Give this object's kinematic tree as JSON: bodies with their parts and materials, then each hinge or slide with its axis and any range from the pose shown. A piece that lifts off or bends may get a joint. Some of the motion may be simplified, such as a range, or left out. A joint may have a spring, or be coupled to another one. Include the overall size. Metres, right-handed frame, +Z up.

* * *

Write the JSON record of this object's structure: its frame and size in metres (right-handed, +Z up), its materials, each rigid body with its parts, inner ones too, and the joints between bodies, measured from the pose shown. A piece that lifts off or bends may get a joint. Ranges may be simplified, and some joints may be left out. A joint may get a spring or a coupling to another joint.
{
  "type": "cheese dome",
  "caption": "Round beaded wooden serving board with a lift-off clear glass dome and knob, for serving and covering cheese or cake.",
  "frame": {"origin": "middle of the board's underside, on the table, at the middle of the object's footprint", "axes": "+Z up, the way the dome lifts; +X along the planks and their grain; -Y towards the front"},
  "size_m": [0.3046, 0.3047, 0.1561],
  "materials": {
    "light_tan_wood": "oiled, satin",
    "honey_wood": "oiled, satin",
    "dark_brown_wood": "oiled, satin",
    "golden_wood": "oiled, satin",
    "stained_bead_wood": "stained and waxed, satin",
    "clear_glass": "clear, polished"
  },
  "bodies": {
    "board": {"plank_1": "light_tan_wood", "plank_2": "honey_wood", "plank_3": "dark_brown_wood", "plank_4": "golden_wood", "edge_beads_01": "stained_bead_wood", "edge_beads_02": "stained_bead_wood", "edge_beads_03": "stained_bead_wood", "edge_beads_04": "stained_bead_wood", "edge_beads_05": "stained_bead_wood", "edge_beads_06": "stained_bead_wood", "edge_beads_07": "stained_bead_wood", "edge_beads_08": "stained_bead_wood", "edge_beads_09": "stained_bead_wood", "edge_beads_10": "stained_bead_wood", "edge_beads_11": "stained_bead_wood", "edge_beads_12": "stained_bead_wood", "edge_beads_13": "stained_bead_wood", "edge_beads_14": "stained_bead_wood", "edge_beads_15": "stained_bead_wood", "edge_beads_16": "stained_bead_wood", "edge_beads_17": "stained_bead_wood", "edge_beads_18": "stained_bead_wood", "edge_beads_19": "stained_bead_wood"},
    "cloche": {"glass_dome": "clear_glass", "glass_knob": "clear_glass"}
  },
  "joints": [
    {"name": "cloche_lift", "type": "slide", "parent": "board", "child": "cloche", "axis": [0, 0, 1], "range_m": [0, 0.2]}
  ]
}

▸ Task details: Which lines in the data above contain "joints"? Show each one.

▸ Worked solution:
Write the JSON record of this object's structure: its frame and size in metres (right-handed, +Z up), its materials, each rigid body with its parts, inner ones too, and the joints between bodies, measured from the pose shown. A piece that lifts off or bends may get a joint. Ranges may be simplified, and some joints may be left out. A joint may get a spring or a coupling to another joint.
  "joints": [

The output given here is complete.